───── DATA EXTRACT

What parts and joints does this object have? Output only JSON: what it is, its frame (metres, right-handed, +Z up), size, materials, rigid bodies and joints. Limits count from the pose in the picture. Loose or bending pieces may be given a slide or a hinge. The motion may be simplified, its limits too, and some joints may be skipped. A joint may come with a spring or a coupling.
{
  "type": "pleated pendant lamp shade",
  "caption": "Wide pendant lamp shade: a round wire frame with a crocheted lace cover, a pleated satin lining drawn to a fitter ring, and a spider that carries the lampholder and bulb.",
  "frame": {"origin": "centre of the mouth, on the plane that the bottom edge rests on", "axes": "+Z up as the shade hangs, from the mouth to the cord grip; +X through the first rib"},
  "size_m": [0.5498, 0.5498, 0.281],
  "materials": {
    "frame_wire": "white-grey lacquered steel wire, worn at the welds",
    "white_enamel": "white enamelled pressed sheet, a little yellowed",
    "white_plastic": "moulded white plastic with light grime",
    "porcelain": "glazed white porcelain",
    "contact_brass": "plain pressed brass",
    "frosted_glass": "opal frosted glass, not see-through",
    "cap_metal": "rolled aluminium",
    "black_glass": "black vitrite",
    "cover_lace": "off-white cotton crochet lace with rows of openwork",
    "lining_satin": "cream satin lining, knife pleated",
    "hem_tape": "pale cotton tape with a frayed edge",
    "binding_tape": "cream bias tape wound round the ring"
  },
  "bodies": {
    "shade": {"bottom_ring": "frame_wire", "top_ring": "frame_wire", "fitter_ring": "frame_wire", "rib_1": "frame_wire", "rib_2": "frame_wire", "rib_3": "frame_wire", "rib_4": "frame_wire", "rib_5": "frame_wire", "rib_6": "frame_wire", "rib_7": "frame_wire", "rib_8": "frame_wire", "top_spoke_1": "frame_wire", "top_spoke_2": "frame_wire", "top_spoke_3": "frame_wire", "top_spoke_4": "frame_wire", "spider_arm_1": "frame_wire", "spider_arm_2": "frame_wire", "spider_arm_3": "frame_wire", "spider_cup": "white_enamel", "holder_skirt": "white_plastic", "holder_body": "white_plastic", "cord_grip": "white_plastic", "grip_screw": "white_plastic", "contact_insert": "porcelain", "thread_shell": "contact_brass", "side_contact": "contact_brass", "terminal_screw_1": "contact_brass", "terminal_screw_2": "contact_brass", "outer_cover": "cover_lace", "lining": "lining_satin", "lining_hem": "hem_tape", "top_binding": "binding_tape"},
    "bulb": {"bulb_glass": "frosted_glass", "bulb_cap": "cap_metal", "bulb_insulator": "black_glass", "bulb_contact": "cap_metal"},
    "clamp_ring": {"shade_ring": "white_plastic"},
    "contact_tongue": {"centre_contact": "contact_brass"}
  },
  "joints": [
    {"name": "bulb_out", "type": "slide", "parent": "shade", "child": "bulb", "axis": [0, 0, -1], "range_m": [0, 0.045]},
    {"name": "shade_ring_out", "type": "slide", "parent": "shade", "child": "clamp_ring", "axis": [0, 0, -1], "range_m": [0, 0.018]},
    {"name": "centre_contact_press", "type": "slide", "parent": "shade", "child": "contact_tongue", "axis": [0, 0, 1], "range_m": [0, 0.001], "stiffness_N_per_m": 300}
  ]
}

──────────

### TASK REQUIREMENTS
Reproduce the material exactly, with every line intact.

### TASK SOLUTION
What parts and joints does this object have? Output only JSON: what it is, its frame (metres, right-handed, +Z up), size, materials, rigid bodies and joints. Limits count from the pose in the picture. Loose or bending pieces may be given a slide or a hinge. The motion may be simplified, its limits too, and some joints may be skipped. A joint may come with a spring or a coupling.
{
  "type": "pleated pendant lamp shade",
  "caption": "Wide pendant lamp shade: a round wire frame with a crocheted lace cover, a pleated satin lining drawn to a fitter ring, and a spider that carries the lampholder and bulb.",
  "frame": {"origin": "centre of the mouth, on the plane that the bottom edge rests on", "axes": "+Z up as the shade hangs, from the mouth to the cord grip; +X through the first rib"},
  "size_m": [0.5498, 0.5498, 0.281],
  "materials": {
    "frame_wire": "white-grey lacquered steel wire, worn at the welds",
    "white_enamel": "white enamelled pressed sheet, a little yellowed",
    "white_plastic": "moulded white plastic with light grime",
    "porcelain": "glazed white porcelain",
    "contact_brass": "plain pressed brass",
    "frosted_glass": "opal frosted glass, not see-through",
    "cap_metal": "rolled aluminium",
    "black_glass": "black vitrite",
    "cover_lace": "off-white cotton crochet lace with rows of openwork",
    "lining_satin": "cream satin lining, knife pleated",
    "hem_tape": "pale cotton tape with a frayed edge",
    "binding_tape": "cream bias tape wound round the ring"
  },
  "bodies": {
    "shade": {"bottom_ring": "frame_wire", "top_ring": "frame_wire", "fitter_ring": "frame_wire", "rib_1": "frame_wire", "rib_2": "frame_wire", "rib_3": "frame_wire", "rib_4": "frame_wire", "rib_5": "frame_wire", "rib_6": "frame_wire", "rib_7": "frame_wire", "rib_8": "frame_wire", "top_spoke_1": "frame_wire", "top_spoke_2": "frame_wire", "top_spoke_3": "frame_wire", "top_spoke_4": "frame_wire", "spider_arm_1": "frame_wire", "spider_arm_2": "frame_wire", "spider_arm_3": "frame_wire", "spider_cup": "white_enamel", "holder_skirt": "white_plastic", "holder_body": "white_plastic", "cord_grip": "white_plastic", "grip_screw": "white_plastic", "contact_insert": "porcelain", "thread_shell": "contact_brass", "side_contact": "contact_brass", "terminal_screw_1": "contact_brass", "terminal_screw_2": "contact_brass", "outer_cover": "cover_lace", "lining": "lining_satin", "lining_hem": "hem_tape", "top_binding": "binding_tape"},
    "bulb": {"bulb_glass": "frosted_glass", "bulb_cap": "cap_metal", "bulb_insulator": "black_glass", "bulb_contact": "cap_metal"},
    "clamp_ring": {"shade_ring": "white_plastic"},
    "contact_tongue": {"centre_contact": "contact_brass"}
  },
  "joints": [
    {"name": "bulb_out", "type": "slide", "parent": "shade", "child": "bulb", "axis": [0, 0, -1], "range_m": [0, 0.045]},
    {"name": "shade_ring_out", "type": "slide", "parent": "shade", "child": "clamp_ring", "axis": [0, 0, -1], "range_m": [0, 0.018]},
    {"name": "centre_contact_press", "type": "slide", "parent": "shade", "child": "contact_tongue", "axis": [0, 0, 1], "range_m": [0, 0.001], "stiffness_N_per_m": 300}
  ]
}